DATA EXCERPT:
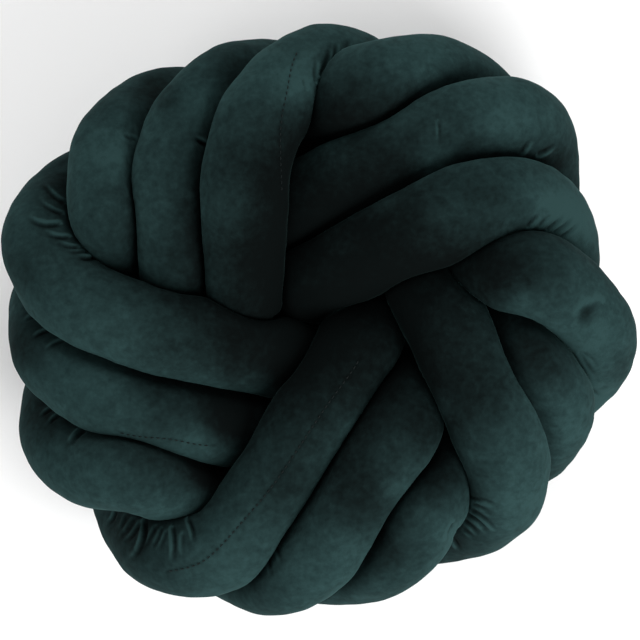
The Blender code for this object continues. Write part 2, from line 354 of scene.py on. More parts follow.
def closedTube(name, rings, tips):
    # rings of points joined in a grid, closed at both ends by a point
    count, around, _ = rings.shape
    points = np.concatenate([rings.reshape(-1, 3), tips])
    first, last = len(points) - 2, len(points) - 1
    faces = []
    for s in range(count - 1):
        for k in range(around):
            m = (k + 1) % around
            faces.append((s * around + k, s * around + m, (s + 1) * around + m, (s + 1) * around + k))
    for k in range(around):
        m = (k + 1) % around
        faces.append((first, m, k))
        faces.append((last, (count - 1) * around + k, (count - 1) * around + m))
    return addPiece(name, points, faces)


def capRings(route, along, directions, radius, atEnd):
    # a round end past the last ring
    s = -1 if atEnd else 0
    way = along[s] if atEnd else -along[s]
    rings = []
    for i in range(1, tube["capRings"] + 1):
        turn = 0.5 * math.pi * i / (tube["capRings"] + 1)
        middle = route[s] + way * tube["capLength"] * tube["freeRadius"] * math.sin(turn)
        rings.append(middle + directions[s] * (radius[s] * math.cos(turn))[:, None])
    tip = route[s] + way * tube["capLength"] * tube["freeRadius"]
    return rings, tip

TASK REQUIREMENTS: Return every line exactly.

ANSWER TO THIS TASK:
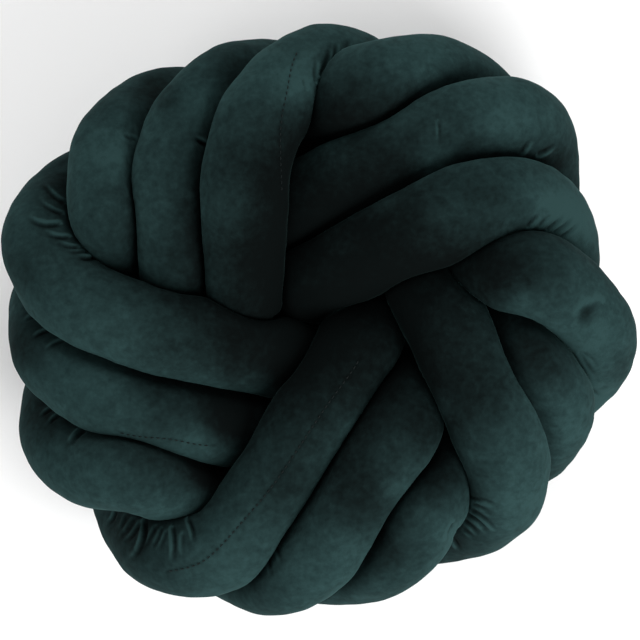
The Blender code for this object continues. Write part 2, from line 354 of scene.py on. More parts follow.
def closedTube(name, rings, tips):
    # rings of points joined in a grid, closed at both ends by a point
    count, around, _ = rings.shape
    points = np.concatenate([rings.reshape(-1, 3), tips])
    first, last = len(points) - 2, len(points) - 1
    faces = []
    for s in range(count - 1):
        for k in range(around):
            m = (k + 1) % around
            faces.append((s * around + k, s * around + m, (s + 1) * around + m, (s + 1) * around + k))
    for k in range(around):
        m = (k + 1) % around
        faces.append((first, m, k))
        faces.append((last, (count - 1) * around + k, (count - 1) * around + m))
    return addPiece(name, points, faces)


def capRings(route, along, directions, radius, atEnd):
    # a round end past the last ring
    s = -1 if atEnd else 0
    way = along[s] if atEnd else -along[s]
    rings = []
    for i in range(1, tube["capRings"] + 1):
        turn = 0.5 * math.pi * i / (tube["capRings"] + 1)
        middle = route[s] + way * tube["capLength"] * tube["freeRadius"] * math.sin(turn)
        rings.append(middle + directions[s] * (radius[s] * math.cos(turn))[:, None])
    tip = route[s] + way * tube["capLength"] * tube["freeRadius"]
    return rings, tip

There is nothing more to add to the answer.